The Prime Jewels Of
This Royal Collection Are The Grilled Bones Of San Lorenzo Himself,
Bearing Dim Traces Of His Sacred Gridiron.
The sacristan will show you also the retable of the miraculous wafer,
which bled when trampled on by Protestant heels at Gorcum in 1525.
This
has always been one of the chief treasures of the Spanish crown. The
devil-haunted idiot Charles II. made a sort of idol of it, building it
this superb altar, consecrated "in this miracle of earth to the miracle
of heaven." When the atheist Frenchmen sacked the Escorial and stripped
it of silver and gold, the pious monks thought most of hiding this
wonderful wafer, and when the storm passed by, the booby Ferdinand VII.
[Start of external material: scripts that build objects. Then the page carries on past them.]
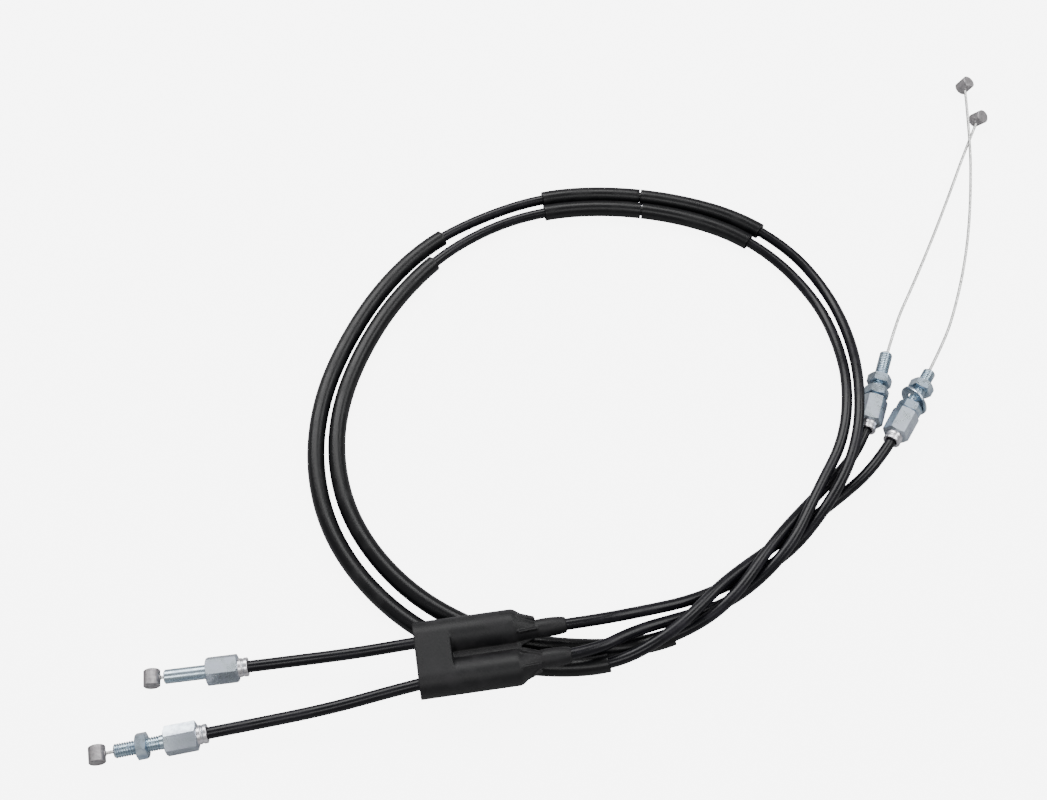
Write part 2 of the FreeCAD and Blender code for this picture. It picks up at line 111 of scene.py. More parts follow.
# Middle of each casing from the grip fitting to the carburettor fitting.
ROUTES = {
    "return": [
        (-0.1584, -0.1434, 0.0065), (-0.1306, -0.1398, 0.0065), (-0.1005, -0.1372, 0.0104),
        (-0.0705, -0.1335, 0.0153), (-0.0455, -0.1316, 0.0161), (-0.0020, -0.1251, 0.0161),
        (0.0200, -0.1185, 0.0105), (0.0380, -0.1123, 0.0048), (0.0548, -0.1047, 0.0025),
        (0.0833, -0.0914, 0.0025), (0.1063, -0.0647, 0.0105), (0.1192, -0.0380, 0.0142),
        (0.1234, -0.0070, 0.0142), (0.1228, 0.0230, 0.0075), (0.1160, 0.0510, 0.0026),
        (0.1010, 0.0750, 0.0028), (0.0760, 0.0940, 0.0040), (0.0440, 0.1052, 0.0040),
        (0.0100, 0.1096, 0.0040), (-0.0220, 0.1070, 0.0040), (-0.0520, 0.0960, 0.0030),
        (-0.0795, 0.0780, 0.0040), (-0.1012, 0.0518, 0.0040), (-0.1170, 0.0200, 0.0040),
        (-0.1265, -0.0120, 0.0040), (-0.1275, -0.0450, 0.0040), (-0.1190, -0.0770, 0.0040),
        (-0.1010, -0.1045, 0.0040), (-0.0750, -0.1265, 0.0040), (-0.0440, -0.1390, 0.0040),
        (-0.0160, -0.1423, 0.0045), (0.0080, -0.1410, 0.0085), (0.0280, -0.1310, 0.0130),
        (0.0420, -0.1185, 0.0130), (0.0548, -0.1047, 0.0105), (0.0777, -0.0856, 0.0025),
        (0.1063, -0.0647, 0.0025), (0.1288, -0.0465, 0.0075), (0.1413, -0.0260, 0.0075),
    ],
    "pull": [
        (-0.1723, -0.1727, 0.0065), (-0.1448, -0.1671, 0.0065), (-0.1125, -0.1612, 0.0092),
        (-0.0870, -0.1552, 0.0132), (-0.0700, -0.1514, 0.0153), (-0.0435, -0.1450, 0.0161),
        (-0.0035, -0.1390, 0.0161), (0.0150, -0.1273, 0.0102), (0.0360, -0.1192, 0.0046),
        (0.0592, -0.1113, 0.0025), (0.0833, -0.0914, 0.0105), (0.0997, -0.0603, 0.0105),
        (0.1133, -0.0365, 0.0125), (0.1182, -0.0080, 0.0125), (0.1170, 0.0200, 0.0065),
        (0.1105, 0.0450, 0.0026), (0.0940, 0.0690, 0.0028), (0.0720, 0.0860, 0.0040),
        (0.0420, 0.0970, 0.0040), (0.0100, 0.1012, 0.0040), (-0.0210, 0.0986, 0.0040),
        (-0.0480, 0.0895, 0.0030), (-0.0742, 0.0702, 0.0040), (-0.0953, 0.0434, 0.0040),
        (-0.1095, 0.0140, 0.0040), (-0.1175, -0.0150, 0.0040), (-0.1178, -0.0430, 0.0040),
        (-0.1100, -0.0710, 0.0040), (-0.0930, -0.0965, 0.0040), (-0.0700, -0.1160, 0.0040),
        (-0.0400, -0.1295, 0.0040), (-0.0080, -0.1335, 0.0040), (0.0220, -0.1319, 0.0040),
        (0.0440, -0.1229, 0.0068), (0.0592, -0.1113, 0.0105), (0.0777, -0.0856, 0.0105),
        (0.0997, -0.0603, 0.0025), (0.1218, -0.0392, 0.0065), (0.1290, -0.0184, 0.0065),
    ],
}


def smooth_curve(name, points, resolution=16):
    """One smooth open line through the pull of its control points."""
    data = bpy.data.curves.new(name, "CURVE")
    data.dimensions = "3D"
    data.resolution_u = resolution
    spline = data.splines.new("NURBS")
    spline.points.add(len(points) - 1)
    for point, place in zip(spline.points, points):
        point.co = (*place, 1)
    spline.order_u = 3
    spline.use_endpoint_u = True
    curve = bpy.data.objects.new(name, data)
    bpy.context.scene.collection.objects.link(curve)
    return curve


def line_points(curve):
    """The curve's own line, read while it has no thickness."""
    depth = curve.data.bevel_depth
    curve.data.bevel_depth = 0
    bpy.context.view_layer.update()
    mesh = bpy.data.meshes.new_from_object(curve)
    points = [vertex.co.copy() for vertex in mesh.vertices]
    bpy.data.meshes.remove(mesh)
    curve.data.bevel_depth = depth
    return points


def value_node(tree, kind, **values):
    """A shader node with its sockets and settings filled in."""
    node = tree.nodes.new(kind)
    for name, value in values.items():
        if name in node.inputs:
            node.inputs[name].default_value = value
        else:
            setattr(node, name, value)
    return node


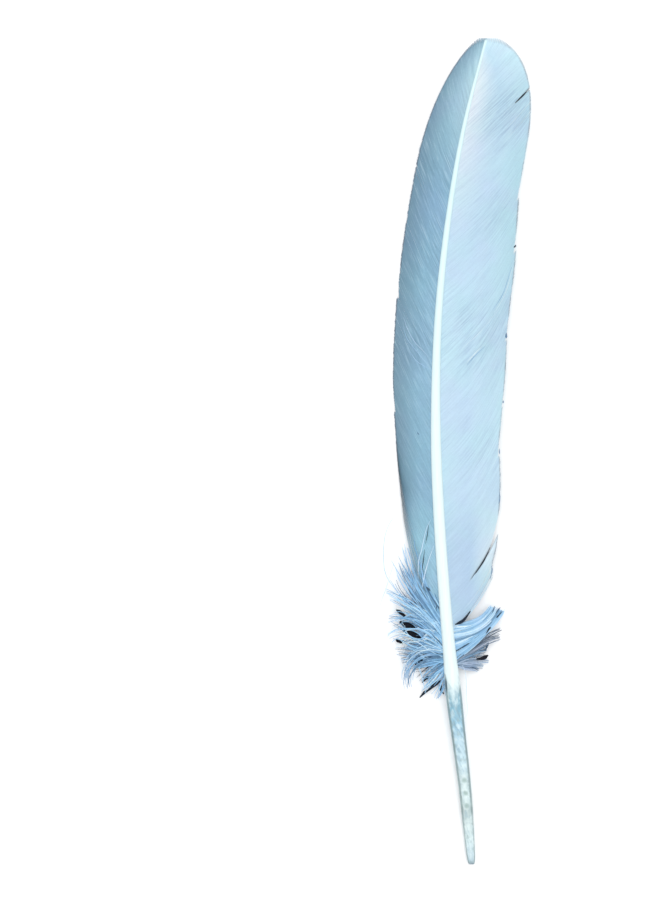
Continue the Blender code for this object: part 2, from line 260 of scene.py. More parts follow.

restored it with much burning of candles, swinging of censers, and
chiming of bells. Worthless as it is, it has done one good work in the
world. It inspired the altar-picture of Claudio Coello, the last best
work of the last of the great school of Spanish painters. He finished it
just before he died of shame and grief at seeing Giordano, the nimble
Neapolitan, emptying his buckets of paint on the ceiling of the grand
staircase, where St. Lawrence and an army of martyrs go sailing with a
fair wind into glory.
The great days of art in the Escorial are gone. Once in every nook and
corner it concealed treasures of beauty that the world had nearly
forgotten. The Perla of Raphael hung in the dark sacristy.